## SHORT PROBLEM
Look in the material below for the line with "Continue the Blender" and the line with "BARK_RELIEF = 0.0009", then set down exactly those two lines and all lines between, nothing more.

## DATA SHOWN
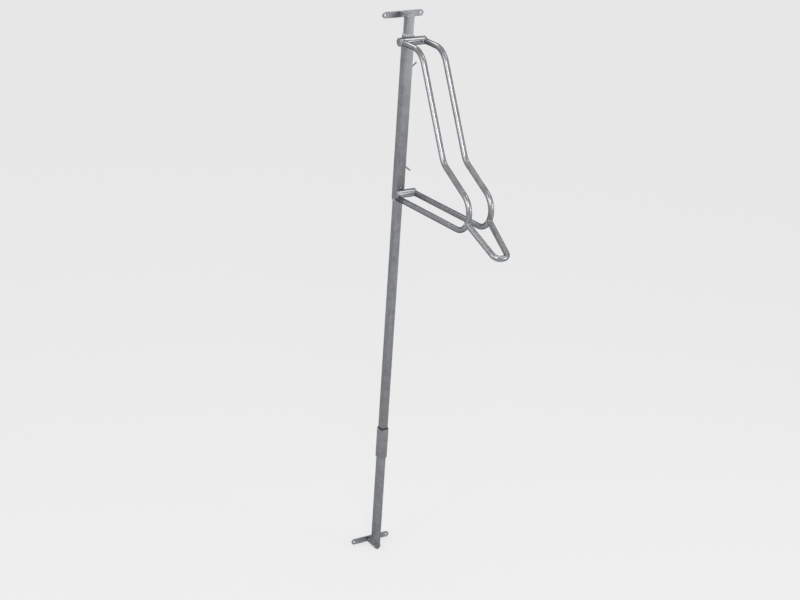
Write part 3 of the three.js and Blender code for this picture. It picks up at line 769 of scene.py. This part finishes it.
armStart = Vector((crossTube["reach"], upperTube["height"]))
armEnd = Vector((crossTube["reach"], lowerTube["height"]))
topCorner = Vector((cradle["topReach"], armStart.y))
noseBend = cradle["noseBend"]
noseCentre = Vector((cradle["noseReach"] - noseBend, armEnd.y + cradle["armRise"] + noseBend))
leg, shin = leaning(cradle["legLean"]), leaning(cradle["shinLean"])
shinTouch = noseCentre + Vector((-shin.y, shin.x)) * noseBend
knee = crossing(topCorner, leg, shinTouch, shin)
toNose = noseCentre - armEnd
armLean = math.atan2(toNose.y, toNose.x) - math.asin(noseBend / toNose.length)
arm = Vector((math.cos(armLean), math.sin(armLean)))
noseCorner = crossing(shinTouch, shin, armEnd, arm)
loop = [armStart, topCorner, knee, noseCorner]
bends = [cradle["topBend"], cradle["kneeBend"], noseBend]


def crossGap(height):
    return lambda p: math.hypot(p.y + standOff + crossTube["reach"], p.z - height) - crossTube["radius"]


def noseGap(x):
    def gap(p):
        inPlane = math.hypot(-standOff - p.y - noseCentre.x, p.z - noseCentre.y) - noseBend
        return math.hypot(inPlane, p.x - x) - cradle["radius"]
    return gap


def addLimbSeam(name, centre, along, gap):
    start, run = centre - along * cradle["searchBefore"], cradle["searchRun"]
    path = seam(start, along, cradle["radius"], gap, run, cradle["weldPoints"])
    addWeld(name, path, cradle["weldRadius"], "carriage", True, along)


def addRightBar(x):
    end = at(x, armEnd)
    rising = (end - at(x, noseCorner)).normalized()
    line = bentLine([*[at(x, place) for place in loop], end], bends)
    trims = (coped(backward, crossGap(armStart.y)), coped(rising, crossGap(armEnd.y)))
    shape = sweep(line, cradle["radius"], cradle["sides"], trims=trims)
    addPiece("barRight", shape, "tube", "carriage", ["cradle_bar_right"])
    addLimbSeam("armSeamLowerRight", end, rising, crossGap(armEnd.y))


# The left bar's lower arm turns in and ends on the sleeve's front, under the lower cross tube
def addLeftBar(x):
    radius = cradle["radius"]
    turnIn = at(x, crossing(armEnd, arm, Vector((cradle["leftTurn"], 0)), Vector((0, 1))))
    root = spot(cradle["leftRoot"], 0, armEnd.y - crossTube["radius"] - radius - cradle["rootGap"])
    along = (root - turnIn).normalized()

    def toSleeve(point):
        return point + along * ((-standOff - cradle["rootFront"] - point.y) / along.y)

    line = bentLine([*[at(x, place) for place in loop], turnIn, toSleeve(turnIn)], [*bends, cradle["leftBend"]])
    trims = (coped(backward, crossGap(armStart.y)), toSleeve)
    addPiece("barLeft", sweep(line, radius, cradle["sides"], trims=trims), "tube", "carriage", ["cradle_bar_left"])
    count = cradle["weldPoints"]
    rim = [toSleeve(point) for point in sweep(line[-2:], radius, count)[0][-count:]]
    lowest = min(range(count), key=lambda k: rim[k].z)
    path = [point for point in rim[lowest:] + rim[:lowest] if point.z > sleeveRun[0] + cradle["weldEdge"]]
    addWeld("armSeamLowerLeft", path, cradle["weldRadius"], "carriage", upward=along)


def addHoop():
    half, tip, radius = cradle["half"], cradle["hoopTipHalf"], cradle["radius"]
    slope = leaning(90 - cradle["hoopSlope"])
    rootPlace = noseCentre + slope * noseBend
    tipPlace = crossing(noseCentre, slope, Vector((cradle["hoopTip"], 0)), Vector((0, 1)))
    roots, tips = [at(x, rootPlace) for x in (-half, half)], [at(x, tipPlace) for x in (-tip, tip)]
    limbs = [(root - end).normalized() for root, end in zip(roots, tips)]
    line = bentLine([roots[0], *tips, roots[1]], [cradle["hoopBend"]] * 2)
    trims = [coped(limb, noseGap(x)) for limb, x in zip(limbs, (-half, half))]
    addPiece("tyreHoop", sweep(line, radius, cradle["sides"], trims=trims), "tube", "carriage", ["tyre_hoop"])
    for side, root, limb, x in zip(("Left", "Right"), roots, limbs, (-half, half)):
        addLimbSeam("hoopSeam" + side, root, limb, noseGap(x))


addRightBar(cradle["half"])
addLeftBar(-cradle["half"])
for side, x in (("Left", -cradle["half"]), ("Right", cradle["half"])):
    addLimbSeam("armSeamUpper" + side, at(x, armStart), backward, crossGap(armStart.y))
addHoop()
print("cradle made")

# Rod with two out-turned ends on the sleeve's right side, held by pairs of short seams
hookRod = {
    "radius": 2.5, "x": 17.8, "top": 1716.3, "length": 325, "bend": 5, "bendStep": 6, "sides": 20,
    "topOut": (20, 16), "bottomOut": (23, -18), "tacks": (1690, 1554, 1418), "tackX": 16.1, "tackReach": 1.9,
    "tackHalf": 7, "tackRadius": 1.3,
}


def addHookRod():
    x, top, half = hookRod["x"], hookRod["top"], hookRod["tackHalf"]
    bottom = top - hookRod["length"]
    (outTop, rise), (outBottom, drop) = hookRod["topOut"], hookRod["bottomOut"]
    corners = [
        spot(x + outTop, 0, top + rise), spot(x, 0, top), spot(x, 0, bottom), spot(x + outBottom, 0, bottom + drop),
    ]
    line = bentLine(corners, [hookRod["bend"]] * 2, hookRod["bendStep"])
    addPiece("hookRod", sweep(line, hookRod["radius"], hookRod["sides"]), "tube", "carriage", ["side_hook_rod"])
    for index, height in enumerate(hookRod["tacks"]):
        for side, way in (("Back", -1), ("Front", 1)):
            path = [spot(hookRod["tackX"], way * hookRod["tackReach"], height + end) for end in (-half, half)]
            addWeld("rodTack" + str(index) + side, path, hookRod["tackRadius"], "carriage")


addHookRod()
print("hook rod made")

# Pale floor, soft lamps and a pale room. The floor's size and the lamps are in metres, and power is in watts.
room = {
    "floorHeight": -10.5, "floorSize": 60, "floorPaint": (0.2, 0.2, 0.2, 1), "floorGlow": (0.6, 0.6, 0.6, 1),
    "floorRough": 0.9, "unlit": (0, 0, 0, 1), "backdrop": (0.78, 0.78, 0.78, 1), "air": (0.8, 0.8, 0.81, 1),
}
lamps = {
    "key": {"place": (-1.9, -4.1, 4.3), "size": (1.2, 1.6), "power": 76, "aim": (0, -0.2, 1.5)},
    "right": {"place": (2.4, -3.0, 2.0), "size": (1.2, 1.2), "power": 30, "aim": (0, 0, 1.75)},
    "left": {"place": (-4.4, -1.0, 3.0), "size": (2.6, 2.6), "power": 62, "aim": (0, 0, 1.0)},
    "back": {"place": (-0.06, 0.5, 2.36), "size": (0.35, 0.35), "power": 2.2, "aim": (0, -0.1, 1.81)},
    "top": {"place": (1.35, -0.8, 3.8), "size": (0.7, 0.7), "power": 8, "aim": (0, -0.07, 1.8)},
}


def addRoom():
    size, height = room["floorSize"], room["floorHeight"] * mm
    mesh = bpy.data.meshes.new("floor")
    corners = [(-size, -size, height), (size, -size, height), (size, size, height), (-size, size, height)]
    mesh.from_pydata(corners, [], [(0, 1, 2, 3)])
    floor = bpy.data.objects.new("floor", mesh)
    bpy.context.scene.collection.objects.link(floor)
    material = bpy.data.materials.new("floorPaint")
    mesh.materials.append(material)
    paint = Paint(material)
    glow = paint.blend(seen(paint), room["unlit"], room["floorGlow"])
    paint.shade(
        Base_Color=room["floorPaint"], Roughness=room["floorRough"], Emission_Color=glow, Emission_Strength=1.0,
    )
    world = bpy.data.worlds.new("room")
    bpy.context.scene.world = world
    air = Paint(world, "BACKGROUND")
    air.shade(Color=air.blend(seen(air), room["air"], room["backdrop"]), Strength=1.0)


# 1 for what the camera sees, straight, mirrored or through something clear
def seen(paint):
    names = ("Is Camera Ray", "Is Glossy Ray", "Is Transmission Ray")
    straight, mirrored, through = (paint.node("ShaderNodeLightPath", output=name) for name in names)
    return (straight + mirrored + through).clamped()


def addLamps():
    for name, lamp in lamps.items():
        data = bpy.data.lights.new(name, "AREA")
        data.shape = "RECTANGLE"
        data.size, data.size_y = lamp["size"]
        data.energy = lamp["power"]
        light = bpy.data.objects.new(name, data)
        light.visible_camera = False
        light.location = lamp["place"]
        light.rotation_euler = (Vector(lamp["aim"]) - Vector(lamp["place"])).to_track_quat("-Z", "Y").to_euler()
        bpy.context.scene.collection.objects.link(light)


addRoom()
addLamps()
bpy.context.scene.view_settings.view_transform = "Standard"
print("room lit")
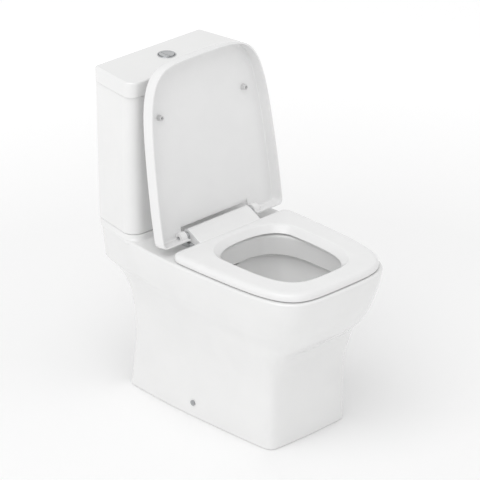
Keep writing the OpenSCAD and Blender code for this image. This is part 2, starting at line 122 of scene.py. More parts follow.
def quarter(n, count=160):
    """(cos, sin) of a squared-off quarter circle; n is 2 for a round one."""
    for a in np.linspace(0, math.pi / 2, count):
        yield math.cos(a) ** (2 / n), math.sin(a) ** (2 / n)


def flank(b, t0, m, tc, t1, n, taper, r=10):
    """One side of an outline: straight back, bowed flank, rounded front.

    Between the widest place and the front the side comes in by the taper.
    """
    side = arc(b - r, t0 + r, r, -90, 0, 11)
    for k in range(1, 25):
        t = t0 + r + (tc - t0 - r) * k / 24
        side.append((b + (m - b) * (1 - ((tc - t) / (tc - t0)) ** 2), t))
    front = [((m - taper * v**1.5) * (1 - v**n) ** (1 / n), v) for v in np.linspace(0.02, 0.9, 60)]
    front += [((m - taper * s**1.5) * c, s) for c, s in quarter(n) if s > 0.9]
    front = [(x, tc + (t1 - tc) * v - FRONT_BOW * (x / m) ** 2 * v**4) for x, v in front]
    return resample([(0, t0)] + side + front, HALF_POINTS)


def oval(m, t0, tc, t1, n, front_n=None):
    """Half of a closed oval with its own back and front lengths and squarenesses."""
    back = [(m * s, tc - (tc - t0) * c) for c, s in quarter(n)]
    front = [(m * c, tc + (t1 - tc) * s) for c, s in quarter(front_n or n)]
    return resample(back + front, HALF_POINTS)


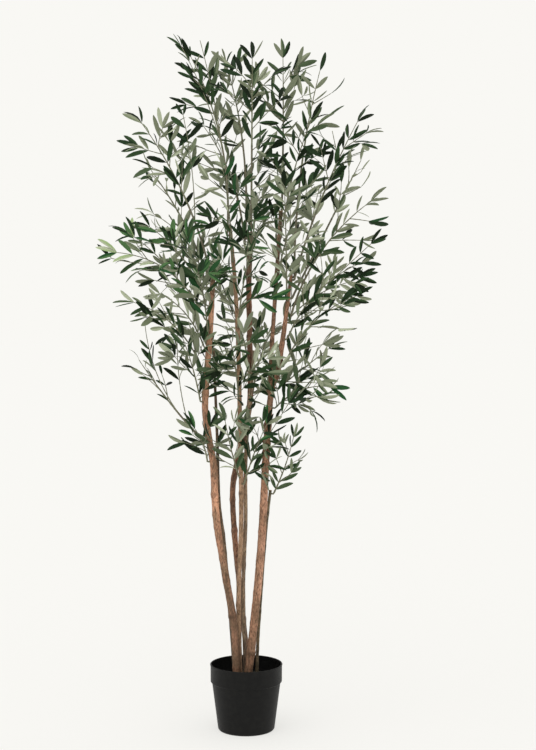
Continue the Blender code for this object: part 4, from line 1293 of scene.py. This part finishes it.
GREY_BLOTCHES = (0.3, 0.6, 0.4, 1.0)
BARK_ROUGH = (0.3, 0.7, 0.82, 0.60)
SPECK_TONE = tone(206, 172, 140)
HEAD_TONE = tone(112, 114, 92)
BARK_RELIEF = 0.0009


def bark_group():
    """Weathered bark: fibres and blotches between three tones, dark and pale specks, dark ragged knots,
    places rubbed to bare wood, a darker foot, painted shade of the crown over the upper part, a
    green-grey head, and the height and roughness that go with them."""
    tree, given, out = new_group(
        "weathered_bark", COLOUR_TOO, Pale="Color", Mid="Color", Dark="Color", Bare="Color",
        Foot="Float", Head="Float", Head_height="Float",
    )
    places = own_places(tree)
    fibres, blotches, specks = (noise(tree, places, *pattern) for pattern in (FIBRES, BLOTCHES, SPECKS))
    height = put(tree, "SeparateXYZ", Vector=places).outputs["Z"]
    bare = result(tree, "MULTIPLY", attribute(tree, "rubbed"), stretch(tree, fibres, *BARE_FIBRES))
    ragged = result(tree, "ADD", attribute(tree, "knot"), stretch(tree, blotches, *RAGGED_EDGE))
    above_foot = result(tree, "SUBTRACT", height, given["Foot"])
    below_top = result(tree, "SUBTRACT", given["Head_height"], height)
    grey = result(tree, "MULTIPLY", stretch(tree, below_top, *GREY_HEAD), given["Head"])
    grey = result(tree, "MULTIPLY", grey, stretch(tree, blotches, *GREY_BLOTCHES))
    colour = blend(tree, stretch(tree, blotches, *PALE_BLOTCHES), given["Mid"], given["Pale"])
    for share, layer in (
        (stretch(tree, fibres, *DARK_FIBRES), given["Dark"]),
        (bare, given["Bare"]),
        (stretch(tree, specks, *DARK_SPECKS), given["Dark"]),
        (stretch(tree, specks, *PALE_SPECKS), SPECK_TONE),
        (stretch(tree, ragged, *DARK_KNOTS), given["Dark"]),
        # painted shade of the crown: the upper poles blend towards the dark tone with height
        (stretch(tree, height, *PAINTED_CROWN_SHADE), given["Dark"]),
        (stretch(tree, above_foot, *DARKER_FOOT), given["Dark"]),
        (grey, HEAD_TONE),
    ):
        colour = blend(tree, share, colour, layer)
    set_input(tree, out["Color"], colour)
    set_input(tree, out["Roughness"], stretch(tree, fibres, *BARK_ROUGH))
    set_input(tree, out["Height"], sum_of(tree, (fibres, 1.0), (specks, 0.5), (blotches, 0.8)))
    return tree


# A blade's relief, in ranges and patterns as the bark's.
MIDRIB = (0.02, 0.09, 1.0, 0.0)  # by the way from the blade's middle, as a share of its width
VEINS_ALONG = 60.0  # how close the side veins stand, in radians over a blade's length
VEINS_SLANT = 28.0  # how steeply they rise from the midrib
VEINS = (0.55, 1.0)
BLADE_GRAIN = (420.0, 2.0)
BLADE_ROUGH = (0.3, 0.7, 0.42, 0.58)
FELT_ROUGH = 0.30  # how much rougher the underside is
BLADE_RELIEF = 0.00025


def blade_group():
    """A leaf's skin on its own map: a midrib, slanting side veins that rise from it, and a fine grain.
    Felt says how rough the side is, from 0 for the waxy upper side to 1 for the silver underside."""
    tree, given, out = new_group("veined_blade", RELIEF_ONLY, Felt="Float")
    places = put(tree, "UVMap", {"uv_map": "blade"}).outputs["UV"]
    parts = put(tree, "SeparateXYZ", Vector=places).outputs
    aside = result(tree, "ABSOLUTE", result(tree, "SUBTRACT", parts["X"], 0.5))
    run = sum_of(tree, (parts["Y"], VEINS_ALONG), (aside, -VEINS_SLANT))
    veins = stretch(tree, result(tree, "SINE", run), *VEINS)
    grain = noise(tree, own_places(tree), *BLADE_GRAIN)
    height = sum_of(tree, (stretch(tree, aside, *MIDRIB), 1.0), (veins, 0.3), (grain, 0.4))
    set_input(tree, out["Height"], height)
    rough = sum_of(tree, (given["Felt"], FELT_ROUGH), (stretch(tree, grain, *BLADE_ROUGH), 1.0))
    set_input(tree, out["Roughness"], rough)
    return tree


# Moulded plastic: how fine its patterns are beside its scale, and how they are stretched, as the bark's.
SOFT_BLOTCHES = (1.0, 5.0, 0.6)
SMALL_SPECKS = (7.0, 2.0)
WORN_BLOTCHES = (0.40, 0.68)
DARK_HOLLOWS = (0.46, 0.34, 0.0, 0.35)
HOLLOW_TONE = (0.01, 0.01, 0.008, 1)
MOULDED_GRAIN = (0.3, 0.7, -0.08, 0.08)


def moulded_group():
    """Moulded and painted plastic: two tones mixed by soft blotches, fine dark specks in the hollows, and
    a grain for the roughness and the relief."""
    tree, given, out = new_group(
        "moulded_plastic", COLOUR_TOO, Main="Color", Worn="Color", Scale="Float", Rough="Float"
    )
    scaled = put(tree, "VectorMath", {"operation": "SCALE"}, Vector=own_places(tree), Scale=given["Scale"])
    blotches = noise(tree, scaled.outputs[0], *SOFT_BLOTCHES)
    grain = noise(tree, scaled.outputs[0], *SMALL_SPECKS)
    colour = blend(tree, stretch(tree, blotches, *WORN_BLOTCHES), given["Main"], given["Worn"])
    colour = blend(tree, stretch(tree, grain, *DARK_HOLLOWS), colour, HOLLOW_TONE)
    rough = result(tree, "ADD", given["Rough"], stretch(tree, grain, *MOULDED_GRAIN))
    set_input(tree, out["Color"], colour)
    set_input(tree, out["Roughness"], rough)
    set_input(tree, out["Height"], result(tree, "ADD", grain, blotches))
    return tree


def finish(name, relief, gloss, strength=1.0):
    """A material whose shader takes its relief through a Bump node, its tree, and the sockets that an
    effect's colour, roughness and height go to."""
    made = bpy.data.materials.new(name)
    made.use_nodes = True
    tree = made.node_tree
    shader = tree.nodes["Principled BSDF"]
    shader.inputs["Specular IOR Level"].default_value = gloss
    bump = put(tree, "Bump", Strength=strength, Distance=relief)
    tree.links.new(bump.outputs["Normal"], shader.inputs["Normal"])
    sockets = {
        "Color": shader.inputs["Base Color"],
        "Roughness": shader.inputs["Roughness"],
        "Height": bump.inputs["Height"],
    }
    return made, tree, sockets


def wear(tree, sockets, group, **inputs):
    """Places a shared effect in a material with its own values, and links what it puts out."""
    made = tree.nodes.new("ShaderNodeGroup")
    made.node_tree = GROUPS[group]
    for key, value in inputs.items():
        set_input(tree, made.inputs[key], value)
    for output in made.outputs:
        tree.links.new(output, sockets[output.name])


def bark_material(name, bark, top):
    made, tree, sockets = finish(f"bark_{name}", BARK_RELIEF, gloss=0.28)
    wear(tree, sockets, "bark", Pale=bark.pale, Mid=bark.mid, Dark=bark.dark, Bare=bark.bare,
         Foot=bark.foot, Head=bark.head, Head_height=top)
    return made


PITH_RINGS = 5200.0  # how close the rings of the end grain stand, in radians a metre
RINGS_STRAY = (180.0, 4.0)  # how fine and how large their unevenness is
RING_RANGE = (-0.6, 1.0)
SAW_MARKS = (1500, 130, 130)
MARKS_RANGE = (0.5, 0.7, 0.0, 0.5)
SAWN_ROUGH = (0.3, 0.7, 0.75, 0.95)
BETWEEN_RINGS = tone(196, 160, 118)
ON_RINGS = tone(150, 112, 78)
IN_MARKS = tone(112, 84, 60)


def sawn_material():
    """End grain: rings round the pith by the distance from it, crossed by saw marks."""
    made, tree, sockets = finish("sawn_end", relief=0.0004, gloss=0.2)
    places = own_places(tree)
    uneven = noise(tree, places, RINGS_STRAY[0])
    run = sum_of(tree, (attribute(tree, "from_pith"), PITH_RINGS), (uneven, RINGS_STRAY[1]))
    rings = result(tree, "SINE", run)
    marks = noise(tree, places, SAW_MARKS)
    colour = blend(tree, stretch(tree, rings, *RING_RANGE), BETWEEN_RINGS, ON_RINGS)
    colour = blend(tree, stretch(tree, marks, *MARKS_RANGE), colour, IN_MARKS)
    set_input(tree, sockets["Color"], colour)
    set_input(tree, sockets["Roughness"], stretch(tree, marks, *SAWN_ROUGH))
    set_input(tree, sockets["Height"], marks)
    return made


def leaf_material(name, colour):
    """One tone of leaf: a plain base colour under the veined relief."""
    made, tree, sockets = finish(name, BLADE_RELIEF, gloss=0.12, strength=0.7)
    sockets["Color"].default_value = colour
    wear(tree, sockets, "blade", Felt=1.0 if name.startswith("silver") else 0.0)
    return made


def plastic_material(name, main, worn, scale, rough, relief, gloss):
    made, tree, sockets = finish(name, relief, gloss)
    wear(tree, sockets, "moulded", Main=main, Worn=worn, Scale=scale, Rough=rough)
    return made


GROUPS = {"bark": bark_group(), "blade": blade_group(), "moulded": moulded_group()}
MATERIALS = {
    "pot": plastic_material(
        "black_pot", tone(21, 21, 21), tone(27, 27, 26),
        scale=60, rough=0.50, relief=0.00006, gloss=0.12,
    ),
    "cement": plastic_material(
        "dark_cement", tone(44, 42, 39), tone(70, 67, 61),
        scale=130, rough=0.88, relief=0.0012, gloss=0.15,
    ),
    "bough": plastic_material(
        "bough_bark", tone(104, 100, 82), tone(140, 134, 114),
        scale=260, rough=0.66, relief=0.0006, gloss=0.25,
    ),
    "twig": plastic_material(
        "twig_skin", tone(108, 110, 86), tone(144, 144, 120),
        scale=300, rough=0.62, relief=0.0003, gloss=0.25,
    ),
    "sawn": sawn_material(),
}
LEAF_MATERIALS = {name: leaf_material(name, colour) for name, colour in LEAF_TONES.items()}


# ---------------------------------------------------------------- the tree

TREES = {name: tree_of(name) for name in TRUNKS}
REGIONS = list(dict.fromkeys(name.split("_")[0] for name in SPRAYS))

pot_piece()
cement_piece()
for name, trunk in TRUNKS.items():
    trunk_piece(name, trunk)

shoots = {region: [] for region in REGIONS}
leaves = {region: {} for region in REGIONS}
for name, spray, bough, stem, shoot in planned_sprays():
    region = name.split("_")[0]
    if bough:
        bough_piece(name, bough)
    spray_shoots, spray_leaves = grown(name, spray, stem, shoot)
    foot_shoots, foot_leaves = grown_on_foot(name, spray, bough or stem)
    shoots[region] += spray_shoots + foot_shoots
    leaves[region][name] = spray_leaves + foot_leaves
for region in REGIONS:
    nodes = [f"leaves_{name}" for name in leaves[region]]
    shoots_piece(region, shoots[region], nodes)
    leaves_piece(region, leaves[region], nodes)


# ---------------------------------------------------------------- stage, lights and camera

CAMERA_PLACE = (0.066, -4.2, 1.25)
CAMERA_DIP = math.radians(2.35)
CAMERA_LENS = 66.9
FLOOR_REACH = 60.0
PAPER = tone(249, 248, 244)
FLOOR_PAPER = (0.318, 0.318, 0.316, 1)
FLOOR_GLOW = 0.63  # the floor is lit through from below, so that shadows on it are faint


def floor():
    """A plain pale floor, level with the pot's foot."""
    corners = [(x * FLOOR_REACH, y * FLOOR_REACH, 0) for x, y in ((-1, -1), (1, -1), (1, 1), (-1, 1))]
    mesh = bpy.data.meshes.new("floor")
    mesh.from_pydata(corners, [], [(0, 1, 2, 3)])
    made = bpy.data.objects.new("floor", mesh)
    bpy.context.scene.collection.objects.link(made)
    paper = bpy.data.materials.new("paper")
    paper.use_nodes = True
    shader = paper.node_tree.nodes["Principled BSDF"]
    shader.inputs["Base Color"].default_value = FLOOR_PAPER
    shader.inputs["Emission Color"].default_value = PAPER
    shader.inputs["Emission Strength"].default_value = FLOOR_GLOW
    shader.inputs["Roughness"].default_value = 1
    shader.inputs["Specular IOR Level"].default_value = 0
    mesh.materials.append(paper)


def sun(name, strength, softness, lean, turn):
    """A lamp as soft as its softness in degrees, leaning from straight above and turned about Z."""
    data = bpy.data.lights.new(name, "SUN")
    data.energy = strength
    data.angle = math.radians(softness)
    made = bpy.data.objects.new(name, data)
    made.rotation_euler = (math.radians(lean), 0, math.radians(turn))
    bpy.context.scene.collection.objects.link(made)


def surroundings():
    world = bpy.data.worlds.new("paper_room")
    world.use_nodes = True
    back = world.node_tree.nodes["Background"]
    back.inputs["Color"].default_value = PAPER
    back.inputs["Strength"].default_value = 1.0
    bpy.context.scene.world = world


def camera():
    data = bpy.data.cameras.new("camera")
    data.lens = CAMERA_LENS
    made = bpy.data.objects.new("camera", data)
    made.location = CAMERA_PLACE
    made.rotation_euler = (math.pi / 2 - CAMERA_DIP, 0, 0)
    bpy.context.scene.collection.objects.link(made)
    bpy.context.scene.camera = made


floor()
surroundings()
sun("key", strength=0.6, softness=60, lean=34, turn=-24)
camera()
bpy.context.scene.view_settings.view_transform = "Standard"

## SOLUTION FOR THIS TASK
Continue the Blender code for this object: part 4, from line 1293 of scene.py. This part finishes it.
GREY_BLOTCHES = (0.3, 0.6, 0.4, 1.0)
BARK_ROUGH = (0.3, 0.7, 0.82, 0.60)
SPECK_TONE = tone(206, 172, 140)
HEAD_TONE = tone(112, 114, 92)
BARK_RELIEF = 0.0009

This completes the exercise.